As characters from her nightmares begin appearing to her in real life, Michael becomes convinced the phenomena are tied to her stillborn daughter, Emma. Leaving her cellphone behind, she sets out to locate the address from the 911 call, guided by clues from her visions of the girl in the blue dress. Her search leads her to the small town of Starlight. Ash tracks her down using credit card records and informs her about the aneurysm. Refusing to believe her visions are merely medical hallucinations, Michael pursues the apparition of the young girl. The spirit leads her to a house with handprint stepping stones in the backyard, revealing that the girl in her visions is Carrie Waiverly, a six-year-old who disappeared thirty years prior, in 1978.

Michael meets Carrie's parents, Henry and Silva Waiverly, who tell her that Carrie drowned in a nearby lake. However, Bud Atherton, the editor of the town newspaper, reveals that Carrie's body was never recovered. Michael then experiences visions of a second girl who died in a garage fire around the same time, alongside Terrance Reed, the menacing man from her nightmares. Convinced that Carrie was also present at the fire, Michael interrogates Burton Hayes, an arsonist currently in prison. Hayes confesses to abducting Carrie and taking her to the garage.

Because Carrie's body was never found in the debris, Michael deduces that she escaped. Checking local hospital records from 1978, she discovers that a mute young girl was admitted at the time, but her identity was never established. The records indicate that the girl was slated to be transferred to St. Theresa's, a psychiatric facility. Her caseworker vehemently opposed the transfer and resigned in protest; Michael discovers the caseworker was her own mother, Anne Hartley.

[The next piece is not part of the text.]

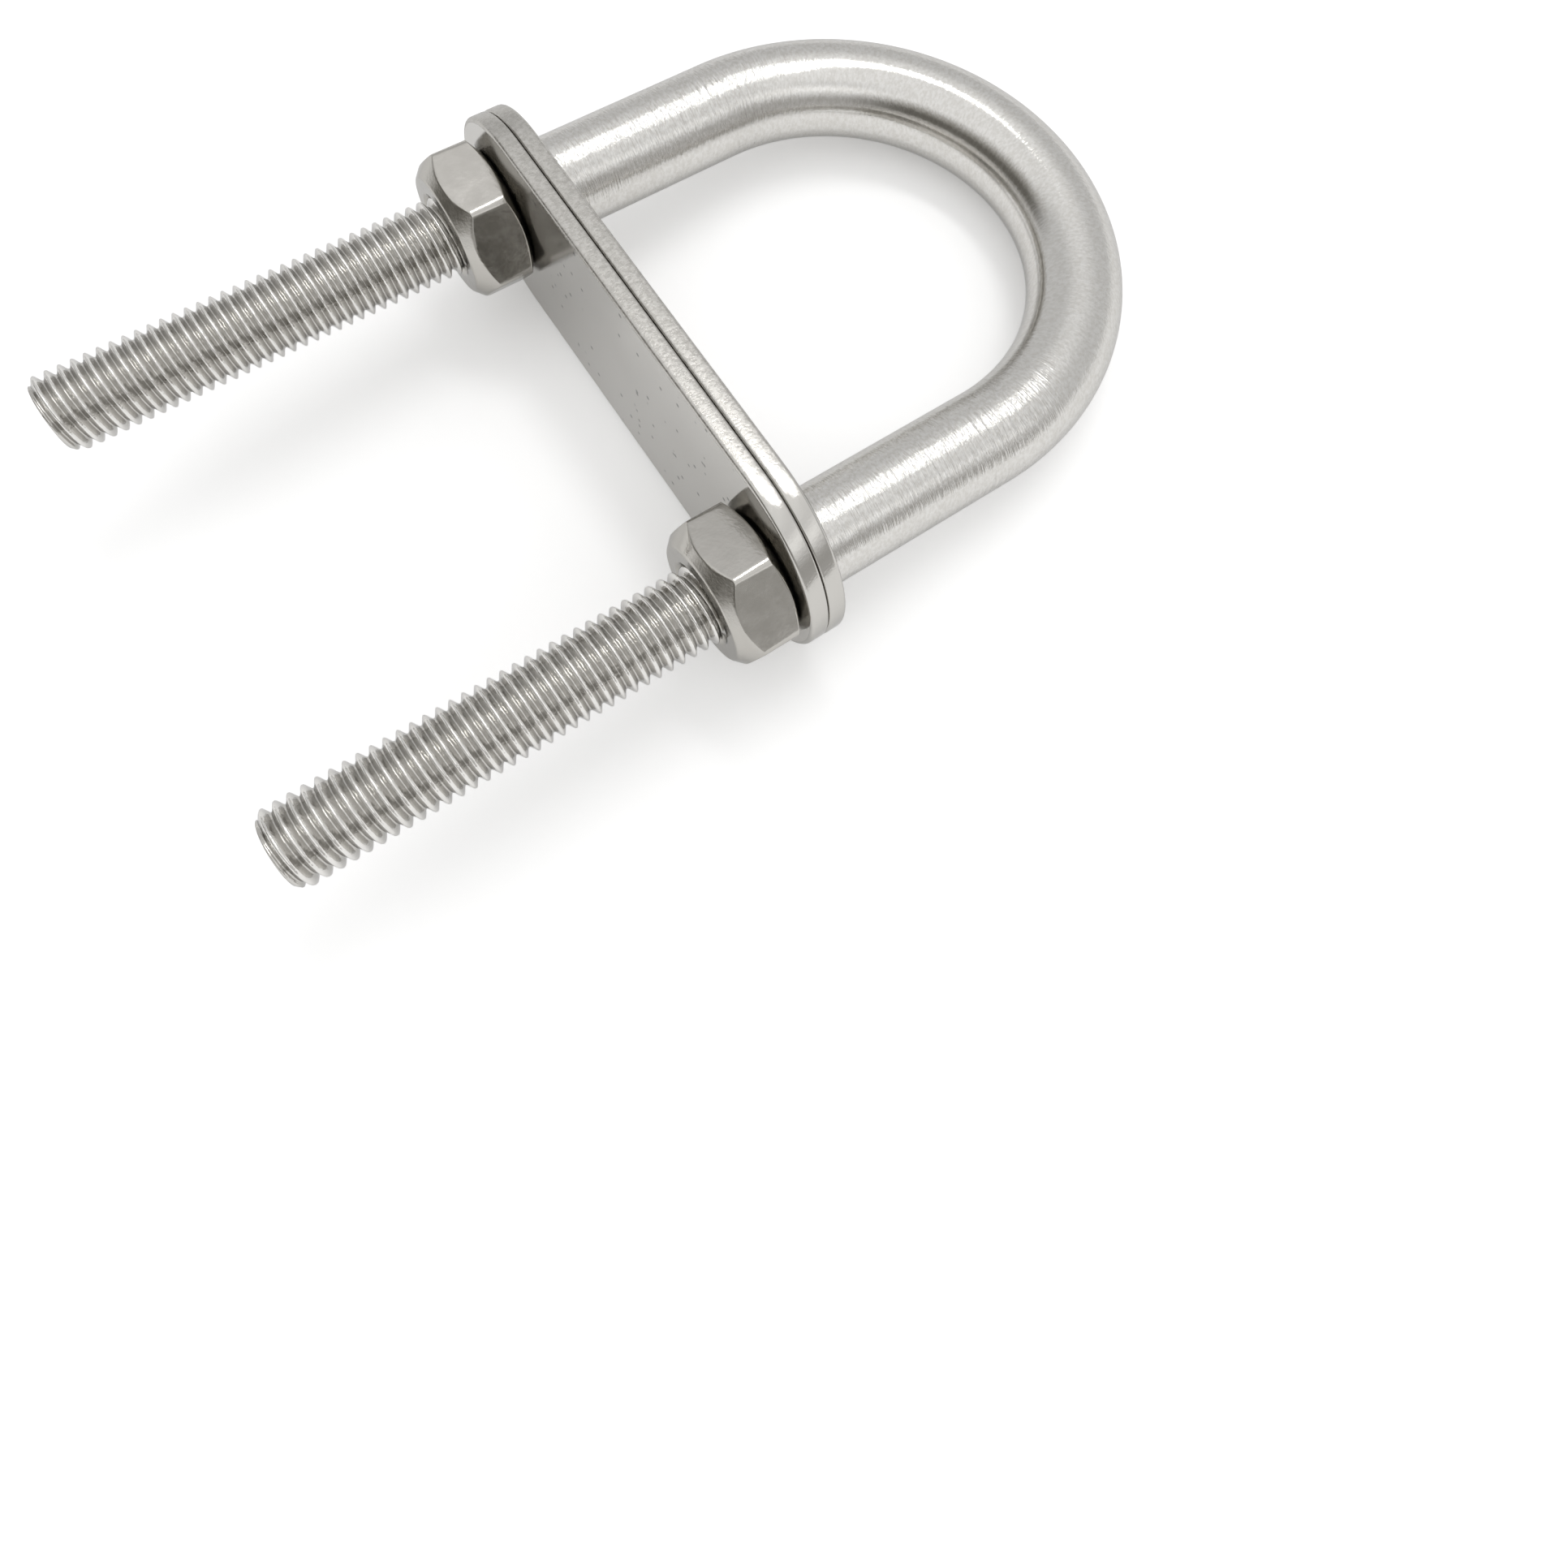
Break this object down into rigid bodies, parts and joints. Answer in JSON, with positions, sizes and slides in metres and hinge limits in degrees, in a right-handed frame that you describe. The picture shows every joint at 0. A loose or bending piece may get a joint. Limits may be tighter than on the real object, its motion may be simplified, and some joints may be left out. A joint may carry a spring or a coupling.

Michael confronts Anne, who admits that she could not bear to see the child sent to an institution. Anne took the girl home and raised her as her own daughter, revealing to Michael that she is actually Carrie Waiverly. The revelation triggers Michael's repressed memories: she remembers that Hayes was the arsonist, whereas Terrance Reed was actually a hero trying to rescue her. During the fire, the young Carrie had been unable to articulate that the other girl was already dead, prompting Reed to run back into the flames, where he perished.

Michael undergoes successful surgery for her aneurysm. During her recovery, she receives a package from Bud containing a newspaper feature he wrote about her story, along with a photograph of Reed in a Marine uniform. A note from Bud explains that Reed's name has been cleared, and he has been posthumously awarded a medal for his heroism in saving Carrie's life.

Michael reunites with her biological parents and reveals her true identity. Though initially skeptical, Henry and Silva are convinced when Michael recites a specific bedtime prayer they used to say to her: "It's time for small voices to be quiet and still. It's time for stars to give us a thrill. If you are afraid of the dark, just remember our prayer and when you open your eyes..."

A few years later, Michael, Ash, Anne, and the Waiverlys gather at the Waiverly home to celebrate the birthday of Michael and Ash's new daughter. In keeping with the family tradition, they create a new handprint stepping stone for the baby.

==Cast==
- Catherine Bell as Michael Summer
- Mark Humphrey as Ash Summer
- Damir Andrei as Bud Atherton
- Deborah Grover as Anne Hartley
- George Buza as Wife Beater Terrance Reed
- Lawrence Dane as Henry Waiverly
- Barbara Gordon as Silva Waiverly
- Mimi Kuzyk as Dr. Elaine Trussle
- Eugene Clark as Sergeant Gillett
- Brian Kaulback as Delivery Doctor
- Emily Swiss as Carrie Waiverly
- Jason Barbeck as Orderly
- Colleen Williams as Alice Lipton
- James Downing as Prison Guard
- Charles Martin Smith as Burton Hayes
- Araby Lockhart as Older Woman
- Marcia Bennett as Diane
- Alan Catlin as Hospital Administrator
- Heidi Hayes as Lisa Pinkham
- Kendra Mio as Nellie Lipton

==Reception==
On review aggregator website Rotten Tomatoes, the film holds a Popcornmeter rating of 70% based on 250 votes. Moria Reviews gave it 2 stars while describing it as routine film with an interesting twist.